During the 1985-1995 run of Calvin and Hobbes, Watterson famously shied away from the media. He declined most interviews and public appearances, and only one photo of him circulated in the media. On the rare times he spoke in public, he resonated with intelligence, passion and dark humor, but admitted his frustration by the business surrounding his chosen art form. At a 1989 speech at the Festival of Cartoon Art at The Ohio State University, Watterson praised classic comic strips like Peanuts, Pogo and Krazy Kat, then lamented how far newspaper comics had fallen since then. The title of the speech: “The Cheapening of the Comics.”
“We’ve lost many of the most precious qualities of comics,” Watterson said at the time. “Most readers today have never seen the best comics of the past, so they don’t even know what they’re missing. Not only can comics be more than we’re getting today, but the comics already have been more than we’re getting today.”
After the end of Calvin and Hobbes, Watterson retired to a quiet life in his home of Chagrin Falls — and later Cleveland Heights — Ohio, where he painted watercolor landscapes. The cartoonist’s reclusiveness inspired a book, Nevin Martell’s Looking for Calvin and Hobbes, and a documentary, Joel Allen Schroeder’s Dear Mr. Watterson.
But Watterson remained quietly involved in the comics world, primarily through the Cartoon Research Library (now the Billy Ireland Cartoon Library and Museum) at The Ohio State University. Rich West, a college friend of Watterson’s and historian of political cartoons, introduced Watterson to the library and its curator, Lucy Caswell. In 2005, Watterson placed his collection of over 3,000 original Calvin and Hobbes strips — nearly the entire ten-year run — on long-term deposit in the library.
“Bill was impressed with the work that was being done to collect, preserve and promote cartoons and comics at Ohio State, and he decided this was the right place for his collection,” Jenny Robb, current curator of the library and museum, says. The Cartoon Research Library celebrated with a show of Calvin and Hobbes Sunday strips.
While most comic strips fade into obscurity after disappearing from newspapers, Calvin and Hobbes has grown in popularity. “Calvin and Hobbes is so well-written and beautifully-drawn that it’s a joy to read and re-read,” Robb says. “Even though it doesn’t run in the newspaper anymore, fans of the strip are introducing it to their children in the reprint collections, so new generations are discovering it.”

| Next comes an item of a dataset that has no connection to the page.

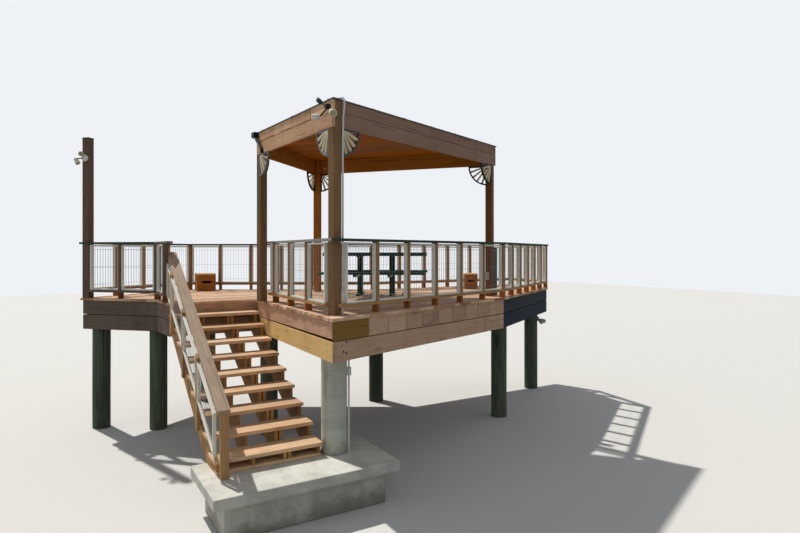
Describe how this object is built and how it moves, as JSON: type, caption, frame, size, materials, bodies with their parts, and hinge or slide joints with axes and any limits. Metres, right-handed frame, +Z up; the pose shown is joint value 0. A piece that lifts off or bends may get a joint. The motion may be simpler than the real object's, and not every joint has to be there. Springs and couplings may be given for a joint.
{
  "type": "raised waterside deck with canopy and stair",
  "caption": "Raised timber deck of irregular plan on round piles, with mesh railings, an open stair on one side and a flat canopy on posts with quarter-wheel brackets.",
  "frame": {"origin": "centre of the landing's underside, level with the feet of the piles", "axes": "+Z up, +Y along the stair towards the deck, +X to the right of a person climbing the stair"},
  "size_m": [8.9415, 6.4852, 4.786],
  "materials": {
    "concrete": "matt, weathered concrete",
    "pile_timber": "dark, damp, weathered",
    "frame_timber": "sawn, weathered",
    "deck_timber": "worn boards",
    "tan_timber": "sawn, weathered",
    "dark_timber": "dark stain",
    "post_timber": "sawn, weathered",
    "canopy_timber": "sawn, weathered",
    "ceiling_timber": "warm brown stain",
    "roof_metal": "dark sheet",
    "black_iron": "black paint",
    "cream_timber": "pale paint",
    "zinc": "dull galvanised",
    "rail_timber": "grey, weathered",
    "stair_timber": "worn boards",
    "green_metal": "dark green coating",
    "box_timber": "brown stain",
    "white_plastic": "white enamel",
    "conduit_plastic": "grey plastic"
  },
  "bodies": {
    "root": {"landing": "concrete", "concrete_column": "concrete", "timber_piles": "pile_timber", "girders": "frame_timber", "joists": "frame_timber", "deck_floor": "deck_timber", "fascia_front": "tan_timber", "fascia_end": "dark_timber", "fascia_rear": "dark_timber", "fascia_left": "dark_timber", "fascia_stair_side": "tan_timber", "canopy_posts": "post_timber", "canopy_upper_boards": "canopy_timber", "canopy_lower_boards": "canopy_timber", "canopy_ceiling": "ceiling_timber", "canopy_rafters": "ceiling_timber", "roof_sheet": "roof_metal", "wheel_bracket_rims": "black_iron", "wheel_bracket_spokes": "cream_timber", "rail_frame_front": "post_timber", "rail_frame_end": "post_timber", "rail_frame_rear": "post_timber", "rail_frame_left": "post_timber", "rail_frame_stair_side": "post_timber", "panels_front": "zinc", "panels_end": "zinc", "panels_rear": "zinc", "panels_left": "zinc", "panels_stair_side": "zinc", "top_rails": "rail_timber", "stringers": "stair_timber", "treads": "stair_timber", "handrail": "rail_timber", "stair_posts": "post_timber", "stair_panels": "zinc", "lamp_post": "post_timber", "picnic_table_top": "green_metal", "picnic_table_frame": "green_metal", "box_seats": "box_timber", "corner_floodlight": "white_plastic", "corner_lamp": "black_iron", "twin_spotlights": "white_plastic", "conduit": "conduit_plastic", "junction_box": "conduit_plastic", "cabinet": "green_metal"}
  },
  "joints": []
}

The mystique surrounding Watterson has also boosted the series’ appeal. In addition to avoiding the spotlight, Watterson famously refuses to license any Calvin and Hobbes merchandise — a right he fought his syndicate to retain. Over the years, both Watterson and Calvin and Hobbes have emerged pure, timeless and uncorrupted by commercialism, the embodiment of childhood innocence (even as the strip poked fun at 6-year-old Calvin’s eagerness to be corrupted). To the public, Watterson the artist was frozen in 1995, in the final panel of the last Calvin and Hobbes strip, sledding away into a hopeful void.
Then a few years ago, the writer emerged once more.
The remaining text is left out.